● EXERCISE PROMPT: Write out exactly the lines from the line with "foam = foam_sleeve()" through the line with "in imported if", both ends included, and no other line.

— begin DATA SUPPLIED —

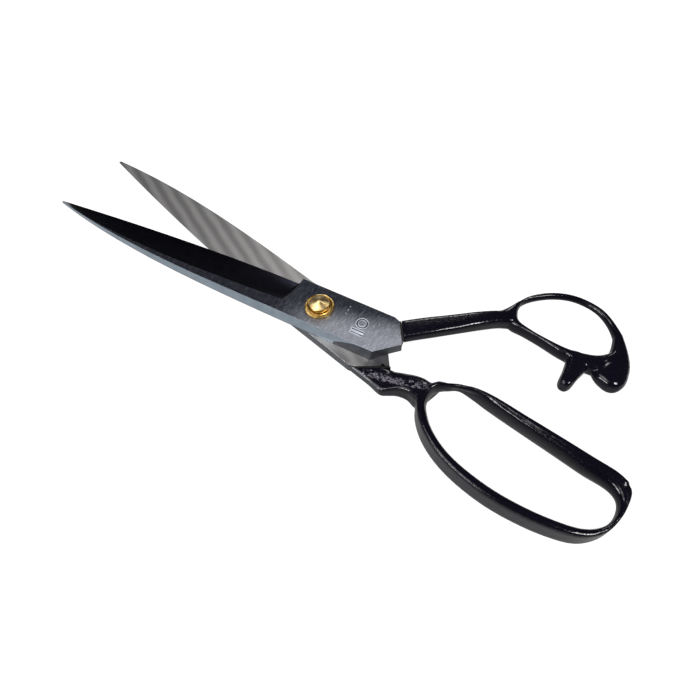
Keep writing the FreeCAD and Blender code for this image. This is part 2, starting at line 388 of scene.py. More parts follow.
print("points in a section:", len(closed_section(bevel_top(TIP_X), Vector((TIP_X, 0, 0)), 0.5)))

# %% Rows of a blade, from the tip to the block
BEVEL_STATIONS = 36
BEVEL_STOP = 1.6          # the last station stands this far from the end of the grind
WALL_START = 0.5
WALL_SLIP = 0.7           # how far the foot of the wall slants back
WALL_SWEEP = 1.7          # how far its top curves forward
WALL_STEPS = [(0.0, 0.0), (0.5, 0.16), (0.82, 0.5), (1.0, 1.0)]      # (forward, up)
BLOCK_EDGE_Y = 10.2
BLOCK_STATIONS = [-8.0, 0.0, 5.0, 9.0, 12.0, 15.0, 18.0, 21.0, 24.0]


def bevel_rows():
    rows = []
    for n in range(BEVEL_STATIONS):
        x = TIP_X + (GRIND_END_X - BEVEL_STOP - TIP_X) * n / (BEVEL_STATIONS - 1)
        rows.append(closed_section(bevel_top(x), Vector((x, back_y(x), 0)), facet_share(x)))
    return rows


def wall_rows():
    """The end of the grind: the last bevel row climbs to the top of the block."""
    rows = []
    low = bevel_top(GRIND_END_X - WALL_START, WALL_SLIP)
    for forward, up in WALL_STEPS:
        top = []
        for i, p in enumerate(low):
            share = bevel_share(i)
            x_end = GRIND_END_X + WALL_SWEEP * (1 - (1 - share) ** 2)
            x = p.x + (x_end - p.x) * forward
            y = p.y + (BLOCK_EDGE_Y - edge_y(GRIND_END_X)) * share * up
            top.append(Vector((x, y, p.z + (BLOCK_THICK - p.z) * up)))
        x = top[0].x
        rows.append(closed_section(top, Vector((x, back_y(x), 0)), facet_share(x)))
    return rows


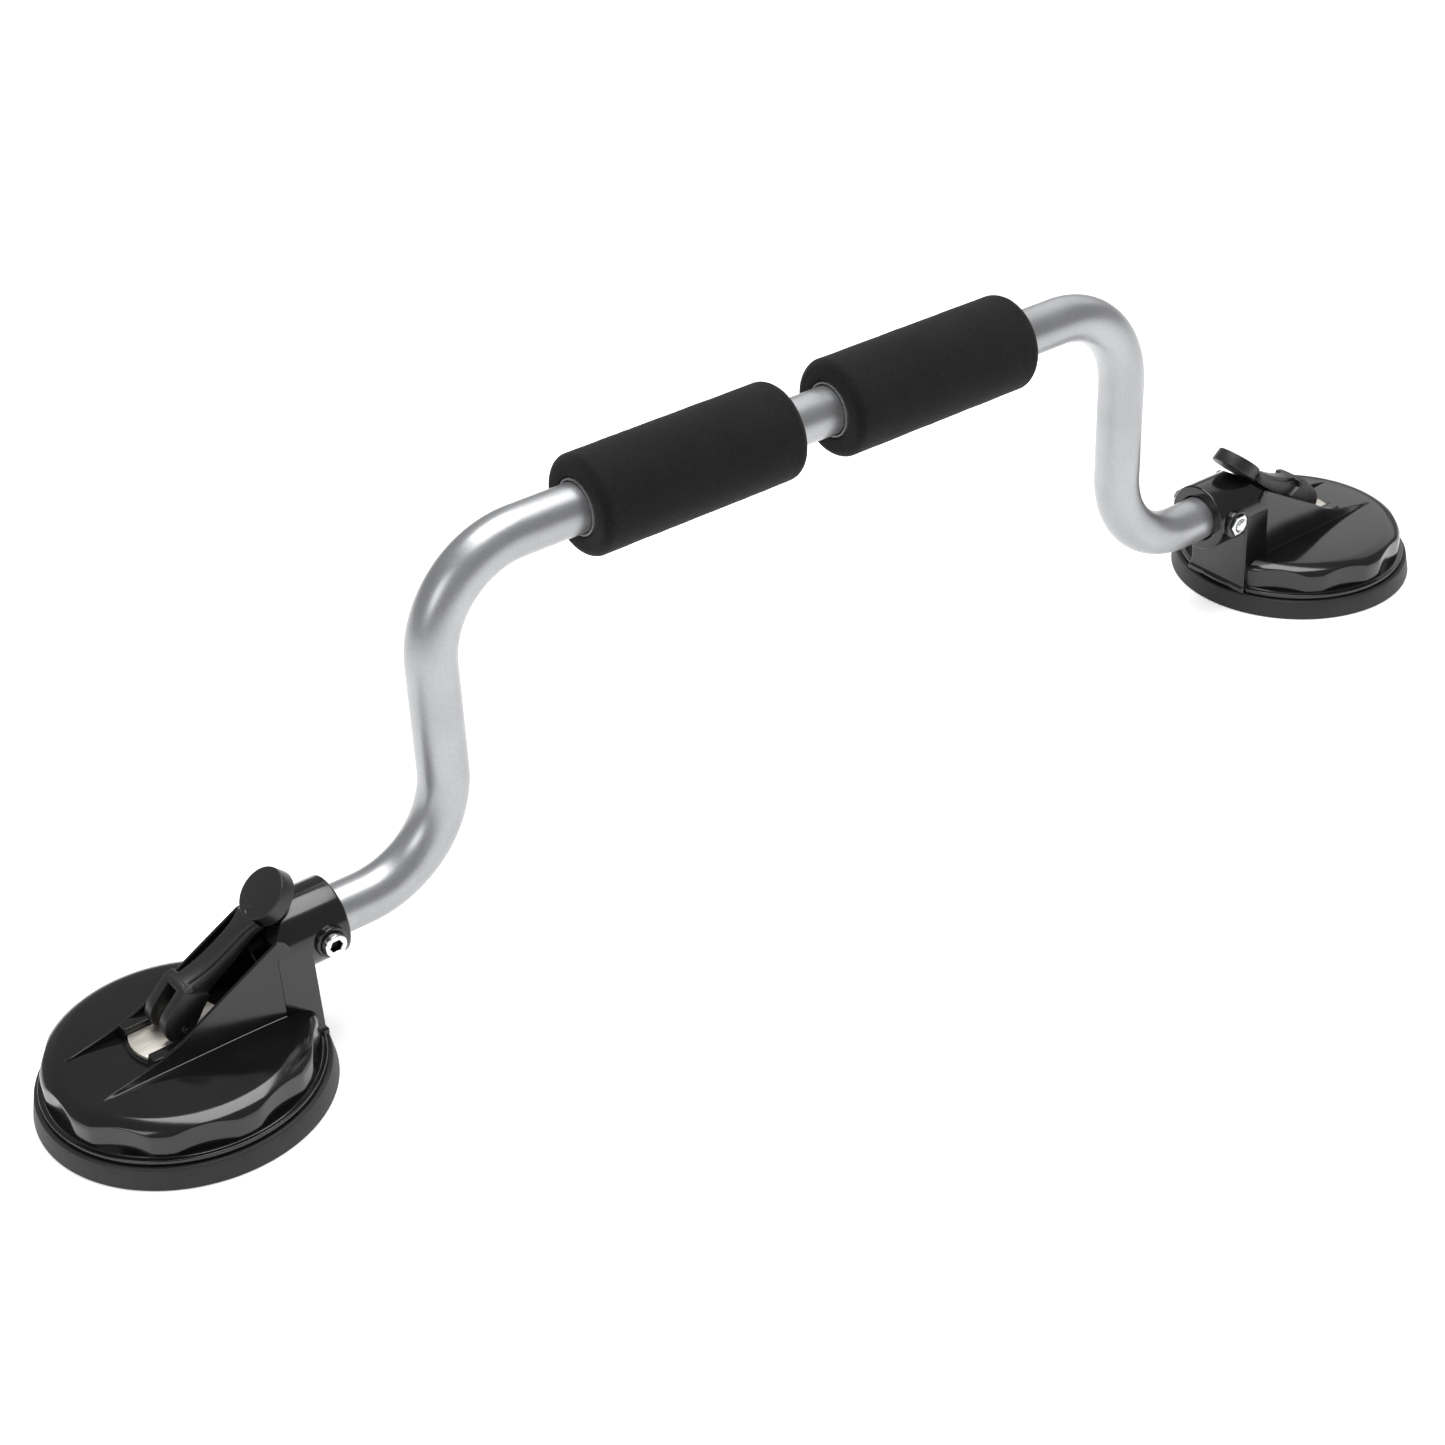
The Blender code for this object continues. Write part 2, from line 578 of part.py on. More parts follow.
def cam_lever():
    half = FORK_WIDTH / 2
    slot_half = FORK_SLOT / 2
    far = 0.03
    clear = STUD_EYE_RADIUS + 0.0015
    slot = [(-far, -far), (clear, -far), (clear, 0.003), (0.0024, 0.0172), (-0.010, far), (-far, far)]
    past = half + OVERSHOOT
    pin_hole = rod(PIN_RADIUS + HOLE_CLEARANCE, (0, -past, 0), (0, past, 0), 16, "pin_hole")
    stem_half = STEM_WIDTH / 2
    spine_half = SPINE_WIDTH / 2
    mesh = combine(plate_of(fork_outline(), -half, half, "fork"), [
        ("UNION", plate_of(stem_outline(SPINE_PROUD), -stem_half, stem_half, "stem")),
        ("UNION", plate_of(stem_outline(0.0), -spine_half, spine_half, "spine")),
        ("UNION", knob()),
        ("DIFFERENCE", plate_of(slot, -slot_half, slot_half, "slot")),
        ("DIFFERENCE", pin_hole),
    ])
    return finish_mesh(mesh, "matte_nylon", 30.0)


def lever_pin():
    half = FORK_WIDTH / 2 - GAP
    return finish_mesh(rod(PIN_RADIUS, (0, -half, 0), (0, half, 0), 16, "pin"), "zinc_steel")


def clamp_screw():
    """Socket head screw through the collar, head on the -v side, about its own axis."""
    head = rod(SCREW_HEAD_RADIUS, (0, -SCREW_FACE, 0), (0, -SCREW_SEAT, 0), 24, "head")
    tip = NUT_FACE + THREAD_PROUD
    shank = rod(SCREW_RADIUS, (0, -SCREW_SEAT - OVERSHOOT, 0), (0, tip, 0), 16, "shank")
    socket_end = -SCREW_FACE + SCREW_HEAD / 2
    socket_start = -SCREW_FACE - OVERSHOOT
    socket = rod(SCREW_HEX / 2 / cos(pi / 6), (0, socket_start, 0), (0, socket_end, 0), 6, "socket")
    return finish_mesh(combine(head, [("UNION", shank), ("DIFFERENCE", socket)]), "chrome")


def clamp_nut():
    body = rod(NUT_FLATS / 2 / cos(pi / 6), (0, NUT_SEAT, 0), (0, NUT_FACE, 0), 6, "nut")
    hole = rod(SCREW_RADIUS + GAP, (0, NUT_SEAT - OVERSHOOT, 0), (0, NUT_FACE + OVERSHOOT, 0), 16, "hole")
    return finish_mesh(combine(body, [("DIFFERENCE", hole)]), "chrome")


def build():
    clear_scene()
    place("bar_tube", bar_tube())
    roller_x = (ROLLER_GAP + FOAM_LENGTH) / 2
    foam = foam_sleeve()
    liner = sleeve_liner()
    for name, side in (("left", -1), ("right", 1)):
        place("foam_roller_" + name, foam, location=(side * roller_x, 0, TOP_Z))
        place("roller_liner_" + name, liner, location=(side * roller_x, 0, TOP_Z))
    cup_pieces = [
        ("cup_housing", cup_housing(), (0, 0, 0)),
        ("suction_pad", suction_pad(), (0, 0, 0)),
        ("wear_plate", wear_plate(), (0, 0, 0)),
        ("lift_plate", lift_plate(), (0, 0, 0)),
        ("pull_stud", pull_stud(), (0, 0, PIN_Z)),
        ("lever_pin", lever_pin(), (0, 0, PIN_Z)),
        ("cam_lever", cam_lever(), (0, 0, PIN_Z)),
        ("clamp_screw", clamp_screw(), (SCREW_U, 0, COLLAR_AXIS_Z)),
        ("clamp_nut", clamp_nut(), (SCREW_U, 0, COLLAR_AXIS_Z)),
    ]
    for name, side, turn in (("left", -1, 0.0), ("right", 1, pi)):
        cup = place("cup_" + name, None, location=(side * CUP_X, 0, 0))
        cup.rotation_euler = (0, 0, turn)
        for piece, mesh, location in cup_pieces:
            place(piece + "_" + name, mesh, cup, location)


build()
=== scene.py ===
# Bent tube grip bar with foam rollers on two lever suction cups.
# A cup's pieces are made in that cup's own millimetres: u towards the middle of the bar, v across, w up.
import json
import math

import bmesh
import bpy
from mathutils import Matrix, Vector, noise


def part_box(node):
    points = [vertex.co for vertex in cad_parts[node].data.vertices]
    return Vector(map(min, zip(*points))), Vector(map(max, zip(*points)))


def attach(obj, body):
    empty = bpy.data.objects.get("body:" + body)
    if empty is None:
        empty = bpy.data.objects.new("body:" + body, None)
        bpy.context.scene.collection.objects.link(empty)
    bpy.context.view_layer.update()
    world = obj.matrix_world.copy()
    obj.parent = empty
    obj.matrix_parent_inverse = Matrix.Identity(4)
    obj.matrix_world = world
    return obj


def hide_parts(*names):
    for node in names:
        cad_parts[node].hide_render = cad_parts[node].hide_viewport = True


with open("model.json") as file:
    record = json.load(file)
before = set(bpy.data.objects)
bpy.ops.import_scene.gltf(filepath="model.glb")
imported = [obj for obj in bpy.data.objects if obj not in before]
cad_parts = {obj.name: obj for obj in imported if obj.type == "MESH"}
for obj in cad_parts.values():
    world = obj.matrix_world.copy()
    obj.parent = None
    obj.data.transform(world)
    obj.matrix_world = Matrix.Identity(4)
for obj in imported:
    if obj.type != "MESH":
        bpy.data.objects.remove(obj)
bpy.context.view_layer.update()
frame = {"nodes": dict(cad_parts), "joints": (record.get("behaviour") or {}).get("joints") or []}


# Colours and node help

def hexColour(code):
    channels = [int(code[i:i + 2], 16) / 255 for i in (1, 3, 5)]
    return tuple(c / 12.92 if c <= 0.04045 else ((c + 0.055) / 1.055) ** 2.4 for c in channels) + (1.0,)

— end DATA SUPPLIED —

● RESULT BELOW:
    foam = foam_sleeve()
    liner = sleeve_liner()
    for name, side in (("left", -1), ("right", 1)):
        place("foam_roller_" + name, foam, location=(side * roller_x, 0, TOP_Z))
        place("roller_liner_" + name, liner, location=(side * roller_x, 0, TOP_Z))
    cup_pieces = [
        ("cup_housing", cup_housing(), (0, 0, 0)),
        ("suction_pad", suction_pad(), (0, 0, 0)),
        ("wear_plate", wear_plate(), (0, 0, 0)),
        ("lift_plate", lift_plate(), (0, 0, 0)),
        ("pull_stud", pull_stud(), (0, 0, PIN_Z)),
        ("lever_pin", lever_pin(), (0, 0, PIN_Z)),
        ("cam_lever", cam_lever(), (0, 0, PIN_Z)),
        ("clamp_screw", clamp_screw(), (SCREW_U, 0, COLLAR_AXIS_Z)),
        ("clamp_nut", clamp_nut(), (SCREW_U, 0, COLLAR_AXIS_Z)),
    ]
    for name, side, turn in (("left", -1, 0.0), ("right", 1, pi)):
        cup = place("cup_" + name, None, location=(side * CUP_X, 0, 0))
        cup.rotation_euler = (0, 0, turn)
        for piece, mesh, location in cup_pieces:
            place(piece + "_" + name, mesh, cup, location)


build()
=== scene.py ===
# Bent tube grip bar with foam rollers on two lever suction cups.
# A cup's pieces are made in that cup's own millimetres: u towards the middle of the bar, v across, w up.
import json
import math

import bmesh
import bpy
from mathutils import Matrix, Vector, noise


def part_box(node):
    points = [vertex.co for vertex in cad_parts[node].data.vertices]
    return Vector(map(min, zip(*points))), Vector(map(max, zip(*points)))


def attach(obj, body):
    empty = bpy.data.objects.get("body:" + body)
    if empty is None:
        empty = bpy.data.objects.new("body:" + body, None)
        bpy.context.scene.collection.objects.link(empty)
    bpy.context.view_layer.update()
    world = obj.matrix_world.copy()
    obj.parent = empty
    obj.matrix_parent_inverse = Matrix.Identity(4)
    obj.matrix_world = world
    return obj


def hide_parts(*names):
    for node in names:
        cad_parts[node].hide_render = cad_parts[node].hide_viewport = True


with open("model.json") as file:
    record = json.load(file)
before = set(bpy.data.objects)
bpy.ops.import_scene.gltf(filepath="model.glb")
imported = [obj for obj in bpy.data.objects if obj not in before]
cad_parts = {obj.name: obj for obj in imported if obj.type == "MESH"}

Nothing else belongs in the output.